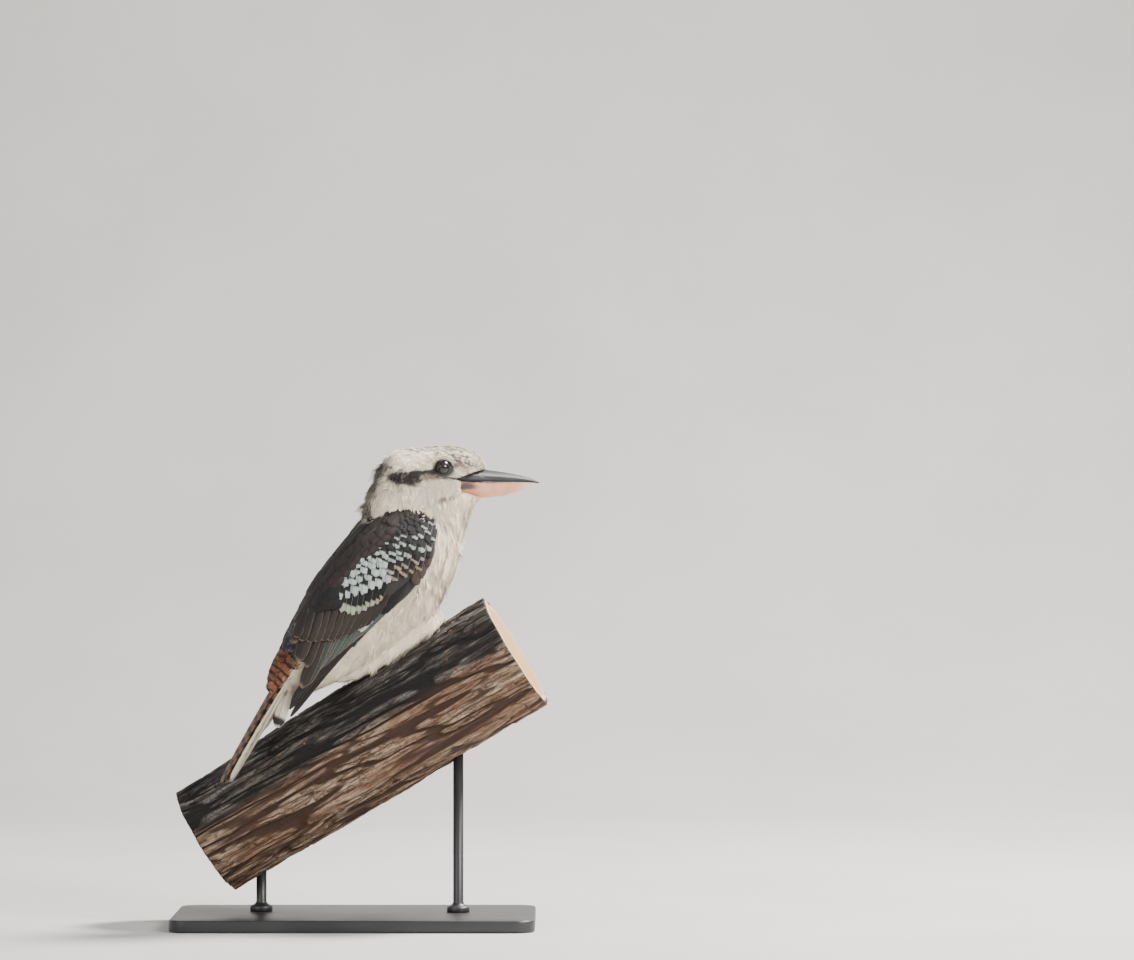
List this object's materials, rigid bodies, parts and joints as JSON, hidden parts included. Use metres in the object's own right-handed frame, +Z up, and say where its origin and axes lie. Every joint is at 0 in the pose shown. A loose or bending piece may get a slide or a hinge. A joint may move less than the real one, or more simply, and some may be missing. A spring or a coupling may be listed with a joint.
{
  "type": "laughing kookaburra model",
  "caption": "Life-size laughing kookaburra perched on a short cut length of sloping limb, held by two rods on a flat base.",
  "frame": {"origin": "middle of the underside of the stand's base", "axes": "+Z up; the bird's bill points along +X, turned 18 degrees towards +Y; its right side faces -Y"},
  "size_m": [0.3611, 0.19, 0.4652],
  "materials": {
    "plumage_white": "soft cream-white body feathers",
    "plumage_dark": "dark brown wing feathers",
    "plumage_rufous": "rufous tail feathers with black bars",
    "bill_dark": "smooth horn, blackish slate",
    "bill_horn": "smooth horn, pinkish orange",
    "eye": "wet-looking dark brown",
    "foot": "scaled grey-green skin",
    "bark": "furrowed bark with cut ends",
    "stand": "satin black paint"
  },
  "bodies": {
    "root": {"head": "plumage_white", "neck": "plumage_white", "torso": "plumage_white", "bill_upper": "bill_dark", "bill_lower": "bill_horn", "eye_right": "eye", "eye_left": "eye", "tail": "plumage_rufous", "wing_right": "plumage_dark", "wing_left": "plumage_dark", "leg_right": "foot", "leg_left": "foot", "perch": "bark", "stand_base": "stand", "stand_rod_low": "stand", "stand_rod_high": "stand"}
  },
  "joints": []
}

********************

Return the whole listing exactly.

*Answer to this exercise*
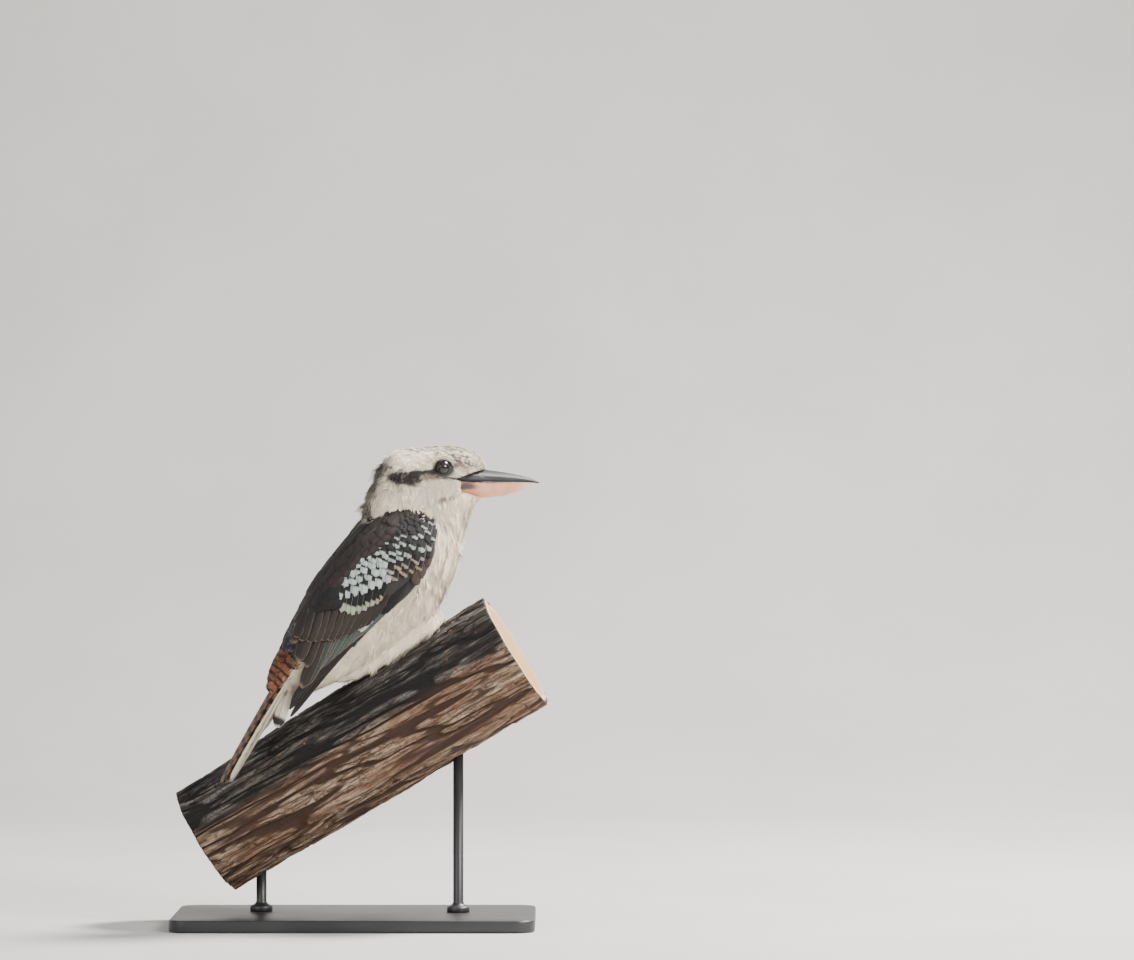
List this object's materials, rigid bodies, parts and joints as JSON, hidden parts included. Use metres in the object's own right-handed frame, +Z up, and say where its origin and axes lie. Every joint is at 0 in the pose shown. A loose or bending piece may get a slide or a hinge. A joint may move less than the real one, or more simply, and some may be missing. A spring or a coupling may be listed with a joint.
{
  "type": "laughing kookaburra model",
  "caption": "Life-size laughing kookaburra perched on a short cut length of sloping limb, held by two rods on a flat base.",
  "frame": {"origin": "middle of the underside of the stand's base", "axes": "+Z up; the bird's bill points along +X, turned 18 degrees towards +Y; its right side faces -Y"},
  "size_m": [0.3611, 0.19, 0.4652],
  "materials": {
    "plumage_white": "soft cream-white body feathers",
    "plumage_dark": "dark brown wing feathers",
    "plumage_rufous": "rufous tail feathers with black bars",
    "bill_dark": "smooth horn, blackish slate",
    "bill_horn": "smooth horn, pinkish orange",
    "eye": "wet-looking dark brown",
    "foot": "scaled grey-green skin",
    "bark": "furrowed bark with cut ends",
    "stand": "satin black paint"
  },
  "bodies": {
    "root": {"head": "plumage_white", "neck": "plumage_white", "torso": "plumage_white", "bill_upper": "bill_dark", "bill_lower": "bill_horn", "eye_right": "eye", "eye_left": "eye", "tail": "plumage_rufous", "wing_right": "plumage_dark", "wing_left": "plumage_dark", "leg_right": "foot", "leg_left": "foot", "perch": "bark", "stand_base": "stand", "stand_rod_low": "stand", "stand_rod_high": "stand"}
  },
  "joints": []
}